Travlos, the Bears’ leading scorer at about 19.5 points per game, has hit 166 free throws (that’s made free throws) over the season, which is almost six per game.
“Mike has worked so hard on his aggressiveness and his ability to get to the basket and that’s made him tougher to guard this year,” Pitcher said. “He was a good scorer last year but he liked to score from deep.
“This season he’s getting to the basket so much better. And he’s more under control than he was last year. Sometimes when you go to the basket and you’re out of control, the refs won’t call fouls even if there’s contact.

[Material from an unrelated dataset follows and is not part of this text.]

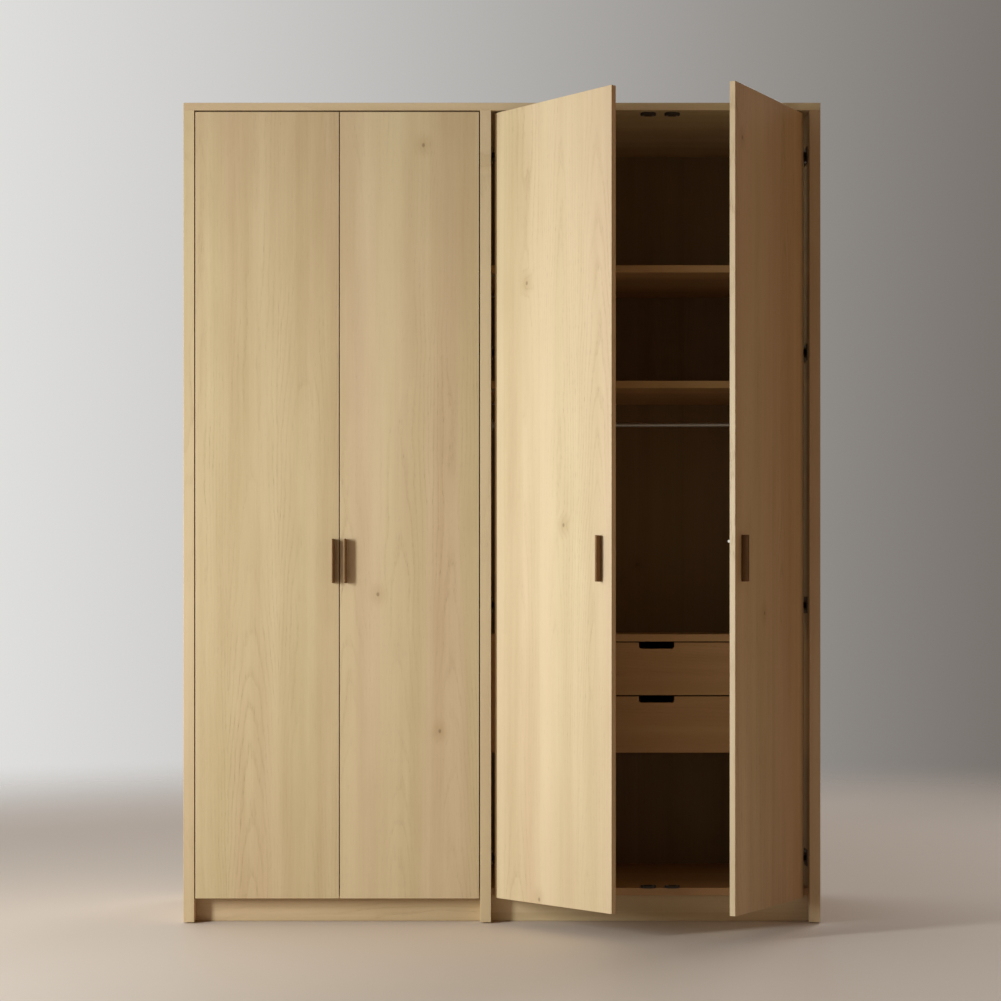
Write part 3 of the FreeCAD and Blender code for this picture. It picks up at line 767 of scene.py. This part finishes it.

Mike is really good at having that body control and drawing those fouls.”
More for fun:
Two days after the pairings came out for the state tournament, Grant’s destination game at the Bradley Center against McHenry became even more intriguing.
Grant just happened to draw McHenry in the first round of the state tournament. The two teams will face off at 7 p.m. Monday on McHenry’s home floor.
In Milwaukee, Grant wound up winning the prelude 58-51.
“Our guys might have gotten a little bit of confidence from that, but honestly, I thing both teams held a lot of cards to their vests,” Grant coach Wayne Bosworth said. “Not a lot was shown in that game in Milwaukee. For our guys, it was mostly a chance to get a feel for their players and what they like to do.
“But we also really wanted to make sure that our guys enjoyed the experience. We’ve never done anything like that before. Our kids had a blast. They loved it and it was an awesome environment. It was a really good program-building experience. We want to make this a yearly thing.”
The Bulldogs would also like to keep their hot streak going. They’ve won three of their last four games, tying their best stretch of the season.
“We’re playing our best basketball of the season right now,” said Bosworth, who is getting double-figure scoring averages out of Ryan Noda, Steve Dunning and Mike Burns and about 9 points per game out of Matt Malmberg. “We’re rebounding really well, we’re putting up better shots, we’re starting to trust each other more and we’re playing more as a team.”
Grayslake Central guard Charlie Anderson was all over the place last season, and head coach Brian Moe feels bad about that.
“Last year, for whatever reason, I don’t know if it was coaching or what, but we just never got our roles established,” Moe said of the Rams’ 5-win campaign. “It was tough for Charlie because sometimes he started, sometimes not. Sometimes he was point guard, sometimes not. I think he had a hard time knowing what to do on a consistent basis.”
That isn’t a problem this season, and Anderson is thriving. He’s a full-time starter and mostly serving as an off guard for the Rams. Because he’s not as responsible for handling the ball, Anderson gets to set up perfectly for what he does best.
“Charlie is a great spot-up shooter,” Moe said of Anderson, who is averaging a team-best 11 points per game. “He can create on his own a little bit, but his real strength is knocking down shots, and he’s gotten a chance to do that more this season.
“We’ve got Joey Mudd and Malcolm Reed at point and that allows Charlie to get open for those jump shots. After last year, the interesting thing about Charlie is that he’s become our most consistent player this year. He knows his role this year.”
Strength in numbers:
Many coaches like to keep their main rotation tight, to about seven or eight players.
Grayslake Central coach Brian Moe is usually one of those coaches. But he changed his tune this year when he realized that he was going to have to significantly speed up the Rams’ games.
“We have two guys Jack Beckman (6-foot-4) and Alex Lennartz (6-foot-2) who are over 6-feet. Everyone else is under 6-feet,” Moe said. “We’re not a big team so we knew that we would have to push the ball and keep the game fast. To do that, we needed to play at least 10 kids.”
The change in philosophy paid off. Grayslake Central, which won just five games last season, has won 15 games and clinched the Fox Valley Conference Fox Division title last week with an 11-1 record.
Reserves Matt Loeffl, Jacob Vargo, Michael Benko, David Llorens and Beckman have given Grayslake Central a level of depth most teams can’t match.
“There was a stretch of four to five games where our second group came in and stretched four- or five-point leads to 11 or 12 points,” Moe said. “They’ve played very well this year and they’ve been very important to us. It was a slow process at first of me being able to let go (of the traditional seven- or eight-man rotation) and them earning that trust. But it happened for us and those kids have really earned their playing time. They’ve worked their butts off.”